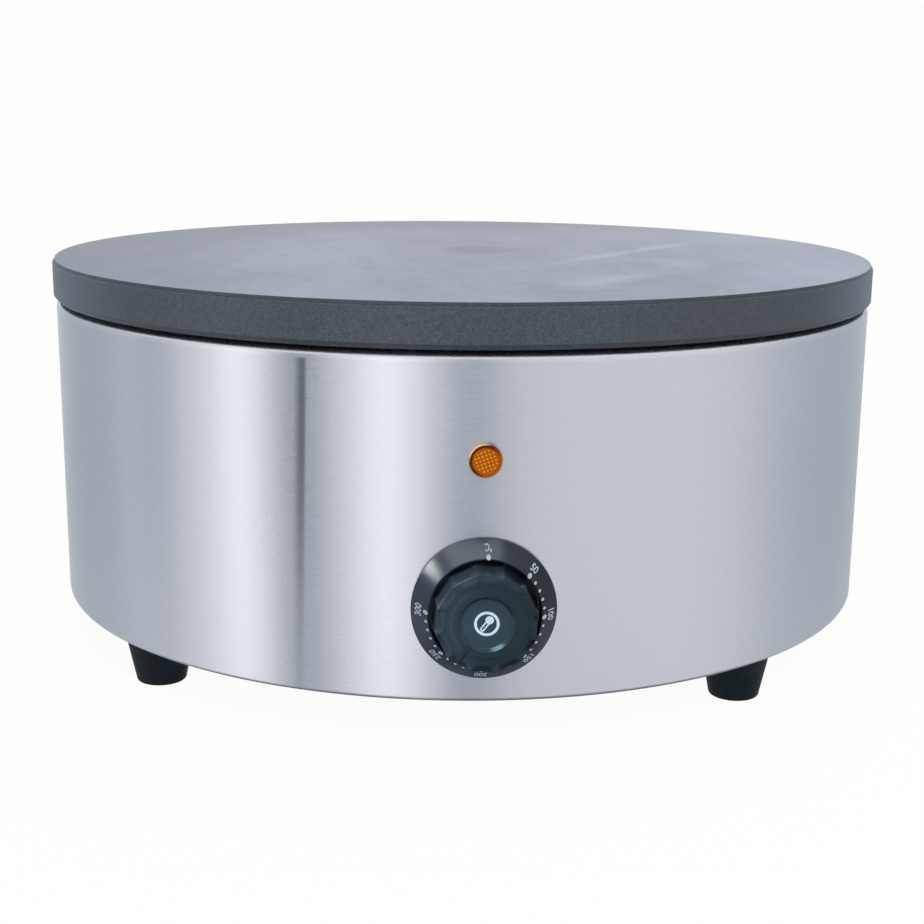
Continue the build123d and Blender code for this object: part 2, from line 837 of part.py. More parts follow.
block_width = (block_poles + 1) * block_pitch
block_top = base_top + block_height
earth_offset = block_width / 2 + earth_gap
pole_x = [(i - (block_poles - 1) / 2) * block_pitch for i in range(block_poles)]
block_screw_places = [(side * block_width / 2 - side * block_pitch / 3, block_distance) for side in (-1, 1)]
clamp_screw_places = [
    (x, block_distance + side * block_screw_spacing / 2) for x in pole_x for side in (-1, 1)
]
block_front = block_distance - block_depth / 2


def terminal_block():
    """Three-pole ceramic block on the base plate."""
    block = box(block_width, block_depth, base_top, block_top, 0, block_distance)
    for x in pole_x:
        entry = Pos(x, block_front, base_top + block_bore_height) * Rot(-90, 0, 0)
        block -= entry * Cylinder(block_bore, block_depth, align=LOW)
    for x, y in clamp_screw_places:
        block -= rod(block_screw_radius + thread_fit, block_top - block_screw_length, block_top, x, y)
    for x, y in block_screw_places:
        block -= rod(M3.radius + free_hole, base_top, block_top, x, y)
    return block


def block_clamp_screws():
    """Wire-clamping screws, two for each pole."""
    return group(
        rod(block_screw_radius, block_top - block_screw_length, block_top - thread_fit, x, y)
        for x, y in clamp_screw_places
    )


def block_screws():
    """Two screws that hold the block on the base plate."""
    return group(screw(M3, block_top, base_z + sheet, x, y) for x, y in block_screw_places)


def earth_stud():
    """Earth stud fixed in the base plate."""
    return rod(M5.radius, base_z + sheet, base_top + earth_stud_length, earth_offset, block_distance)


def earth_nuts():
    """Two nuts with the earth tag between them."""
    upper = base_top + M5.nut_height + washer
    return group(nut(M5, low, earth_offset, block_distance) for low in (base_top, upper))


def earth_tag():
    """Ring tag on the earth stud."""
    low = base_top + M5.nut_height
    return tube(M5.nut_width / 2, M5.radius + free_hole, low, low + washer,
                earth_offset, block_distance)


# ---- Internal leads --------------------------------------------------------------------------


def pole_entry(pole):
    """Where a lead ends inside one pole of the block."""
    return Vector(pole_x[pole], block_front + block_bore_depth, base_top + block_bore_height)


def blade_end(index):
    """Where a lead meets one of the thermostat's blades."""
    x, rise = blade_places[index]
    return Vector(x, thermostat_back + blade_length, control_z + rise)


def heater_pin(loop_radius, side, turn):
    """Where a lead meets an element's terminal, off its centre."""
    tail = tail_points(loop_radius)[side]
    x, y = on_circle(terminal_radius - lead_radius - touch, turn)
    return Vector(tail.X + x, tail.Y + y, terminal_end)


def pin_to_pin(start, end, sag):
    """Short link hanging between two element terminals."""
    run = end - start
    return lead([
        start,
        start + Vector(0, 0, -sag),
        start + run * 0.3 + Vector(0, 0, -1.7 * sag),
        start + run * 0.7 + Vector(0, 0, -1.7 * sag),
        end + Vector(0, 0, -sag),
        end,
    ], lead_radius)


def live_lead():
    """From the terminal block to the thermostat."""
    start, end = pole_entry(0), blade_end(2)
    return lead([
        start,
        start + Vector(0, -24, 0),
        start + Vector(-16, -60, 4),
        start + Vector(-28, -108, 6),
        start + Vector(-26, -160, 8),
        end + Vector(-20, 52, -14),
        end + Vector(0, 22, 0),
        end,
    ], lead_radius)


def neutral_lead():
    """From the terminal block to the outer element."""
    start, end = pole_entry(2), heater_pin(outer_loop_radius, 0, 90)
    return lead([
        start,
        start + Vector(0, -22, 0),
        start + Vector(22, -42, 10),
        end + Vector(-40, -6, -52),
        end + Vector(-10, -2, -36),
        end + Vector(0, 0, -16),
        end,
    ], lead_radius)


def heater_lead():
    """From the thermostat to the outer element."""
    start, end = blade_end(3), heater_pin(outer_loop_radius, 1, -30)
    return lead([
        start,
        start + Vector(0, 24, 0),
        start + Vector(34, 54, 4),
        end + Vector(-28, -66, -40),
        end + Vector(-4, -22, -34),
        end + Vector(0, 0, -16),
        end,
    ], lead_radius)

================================

**TASK STATEMENT**. Each line above must be reproduced exactly as it stands.

**TASK ANSWER**.
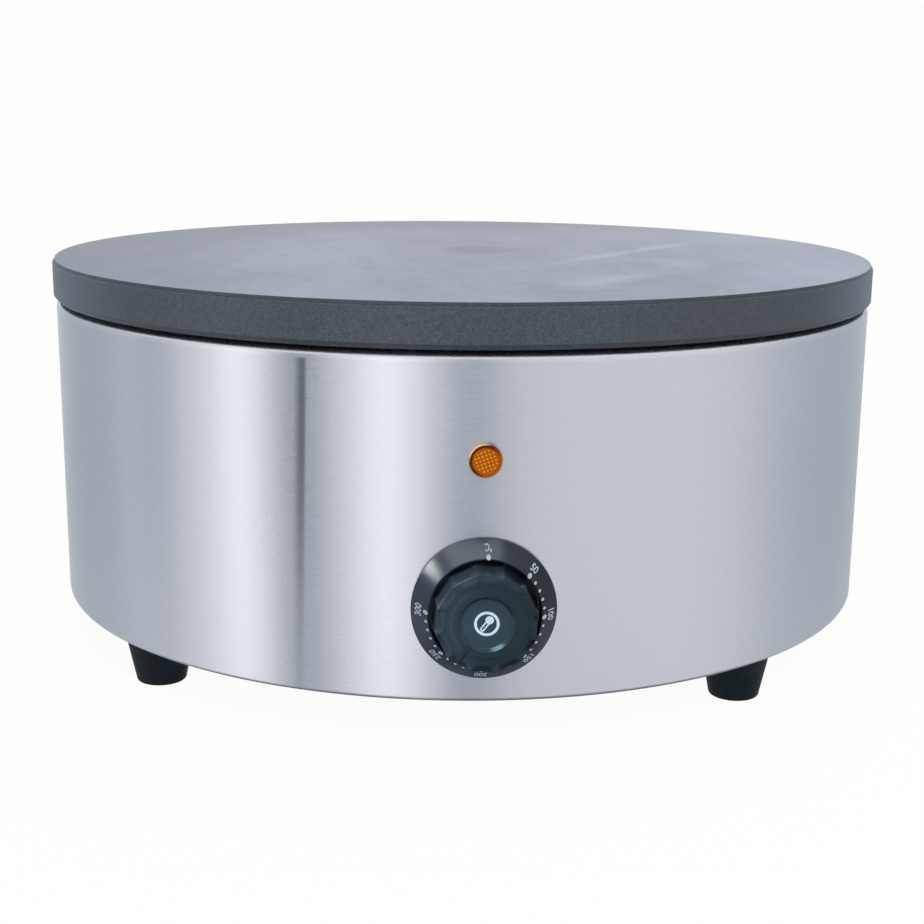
Continue the build123d and Blender code for this object: part 2, from line 837 of part.py. More parts follow.
block_width = (block_poles + 1) * block_pitch
block_top = base_top + block_height
earth_offset = block_width / 2 + earth_gap
pole_x = [(i - (block_poles - 1) / 2) * block_pitch for i in range(block_poles)]
block_screw_places = [(side * block_width / 2 - side * block_pitch / 3, block_distance) for side in (-1, 1)]
clamp_screw_places = [
    (x, block_distance + side * block_screw_spacing / 2) for x in pole_x for side in (-1, 1)
]
block_front = block_distance - block_depth / 2


def terminal_block():
    """Three-pole ceramic block on the base plate."""
    block = box(block_width, block_depth, base_top, block_top, 0, block_distance)
    for x in pole_x:
        entry = Pos(x, block_front, base_top + block_bore_height) * Rot(-90, 0, 0)
        block -= entry * Cylinder(block_bore, block_depth, align=LOW)
    for x, y in clamp_screw_places:
        block -= rod(block_screw_radius + thread_fit, block_top - block_screw_length, block_top, x, y)
    for x, y in block_screw_places:
        block -= rod(M3.radius + free_hole, base_top, block_top, x, y)
    return block


def block_clamp_screws():
    """Wire-clamping screws, two for each pole."""
    return group(
        rod(block_screw_radius, block_top - block_screw_length, block_top - thread_fit, x, y)
        for x, y in clamp_screw_places
    )


def block_screws():
    """Two screws that hold the block on the base plate."""
    return group(screw(M3, block_top, base_z + sheet, x, y) for x, y in block_screw_places)


def earth_stud():
    """Earth stud fixed in the base plate."""
    return rod(M5.radius, base_z + sheet, base_top + earth_stud_length, earth_offset, block_distance)


def earth_nuts():
    """Two nuts with the earth tag between them."""
    upper = base_top + M5.nut_height + washer
    return group(nut(M5, low, earth_offset, block_distance) for low in (base_top, upper))


def earth_tag():
    """Ring tag on the earth stud."""
    low = base_top + M5.nut_height
    return tube(M5.nut_width / 2, M5.radius + free_hole, low, low + washer,
                earth_offset, block_distance)


# ---- Internal leads --------------------------------------------------------------------------


def pole_entry(pole):
    """Where a lead ends inside one pole of the block."""
    return Vector(pole_x[pole], block_front + block_bore_depth, base_top + block_bore_height)


def blade_end(index):
    """Where a lead meets one of the thermostat's blades."""
    x, rise = blade_places[index]
    return Vector(x, thermostat_back + blade_length, control_z + rise)


def heater_pin(loop_radius, side, turn):
    """Where a lead meets an element's terminal, off its centre."""
    tail = tail_points(loop_radius)[side]
    x, y = on_circle(terminal_radius - lead_radius - touch, turn)
    return Vector(tail.X + x, tail.Y + y, terminal_end)


def pin_to_pin(start, end, sag):
    """Short link hanging between two element terminals."""
    run = end - start
    return lead([
        start,
        start + Vector(0, 0, -sag),
        start + run * 0.3 + Vector(0, 0, -1.7 * sag),
        start + run * 0.7 + Vector(0, 0, -1.7 * sag),
        end + Vector(0, 0, -sag),
        end,
    ], lead_radius)


def live_lead():
    """From the terminal block to the thermostat."""
    start, end = pole_entry(0), blade_end(2)
    return lead([
        start,
        start + Vector(0, -24, 0),
        start + Vector(-16, -60, 4),
        start + Vector(-28, -108, 6),
        start + Vector(-26, -160, 8),
        end + Vector(-20, 52, -14),
        end + Vector(0, 22, 0),
        end,
    ], lead_radius)


def neutral_lead():
    """From the terminal block to the outer element."""
    start, end = pole_entry(2), heater_pin(outer_loop_radius, 0, 90)
    return lead([
        start,
        start + Vector(0, -22, 0),
        start + Vector(22, -42, 10),
        end + Vector(-40, -6, -52),
        end + Vector(-10, -2, -36),
        end + Vector(0, 0, -16),
        end,
    ], lead_radius)


def heater_lead():
    """From the thermostat to the outer element."""
    start, end = blade_end(3), heater_pin(outer_loop_radius, 1, -30)
    return lead([
        start,
        start + Vector(0, 24, 0),
        start + Vector(34, 54, 4),
        end + Vector(-28, -66, -40),
        end + Vector(-4, -22, -34),
        end + Vector(0, 0, -16),
        end,
    ], lead_radius)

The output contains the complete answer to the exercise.